Rombongan masuk melalui pintu gerbang Masjid Agung, berbelok ke kiri menuju Bangsal Pagongan Selatan, dan mengadakan upacara udik-udik.Setelah itu rombongan menuju Bangsal Pagongan Utara dan melakukan udik-udik kembali.

Prosesi berakhir ketika rombongan memasuki Masjid Agung. Dalam masjid Kiai Penghulu dengan seluruh stafnya telah menanti. Setelah itu diadakan upacara udik-udik kembali oleh Sri Sultan atau Kiai Penghulu.

Kemudian rombongan keluar dari masjid dan duduk di serambi masjid yang menghadap ke timur. Perayaan maulid kemudian dimulai dengan pembacaan riwayat Nabi Muhammad SAW oleh Kiai Penghulu beserta stafnya dan dilanjutkan dengan ceramah agama. Setelah itu Sri Sultan kembali ke keraton dengan diikuti rombongan dan gamelan Sekati.

Sekaten memiliki tiga dimensi, yaitu religius, historis, dan tradisional. Ketiga dimensi diadaptasi secara dinamis dengan budaya masyarakat Yogyakarta. Sekarang acara sekaten bertujuan untuk menampilkan budaya Yogyakarta yang sudah ada sejak dulu.

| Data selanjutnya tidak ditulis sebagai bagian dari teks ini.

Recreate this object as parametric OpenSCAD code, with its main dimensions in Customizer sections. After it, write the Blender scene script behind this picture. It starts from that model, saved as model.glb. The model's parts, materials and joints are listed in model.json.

Sekaten diperkirakan sudah ada sejak akhir pemerintahan Kertabumi Brawijaya V, raja Majapahit (memerintah 1468–1478) dan ayah Raden Fatah. Sejak Raden Fatah menjadi penguasa Kesultanan Demak (1500–1518), penyebaran agama Islam dilakukan melalui kesenian wayang dan gamelan atas prakarsa Sunan Kalijaga.

Ketika gamelan dibunyikan, orang datang mengerubunginya. Oleh karena itu, di halaman masjid diletakkan dua perangkat gamelan yang diberi nama gamelan Kiai Sekar Delima. Penduduk datang berduyun­duyun ke masjid ketika gamelan tersebut dibunyikan.

Setelah berkumpul, gamelan dihentikan dan dilanjutkan dengan ceramah agama. Para penonton yang ingin masuk Islam dipersilakan masuk ke dalam masjid untuk mengikrarkan dua kalimat syahadat.

Dakwah seperti itu dilakukan setiap waktu karena Sunan Kalijaga menerapkan konsep akulturasi dalam melicinkan dakwahnya. Lambat laun cara itu hanya dilakukan pada waktu tertentu saja dan pada akhirnya diputuskan bahwa tradisi itu diadakan sekali setiap tahun.

DAFTAR PUSTAKA
Kaptein, Nico. Perayaan Hari Lahir Nabi Muhammad SAW. Jakarta: INIS, 1994.
“Otokritik Sultan Yogya terhadap Penyelenggaraan Sekaten,” Republika, 26 Juli 1993.
“Sekaten Antara Mitos dan Religius,” Republika, 16 Agustus 1993.
“Sekaten Dikembalikan ke Fungsi Dakwah Islam,” Republika, 29 Juni 1993.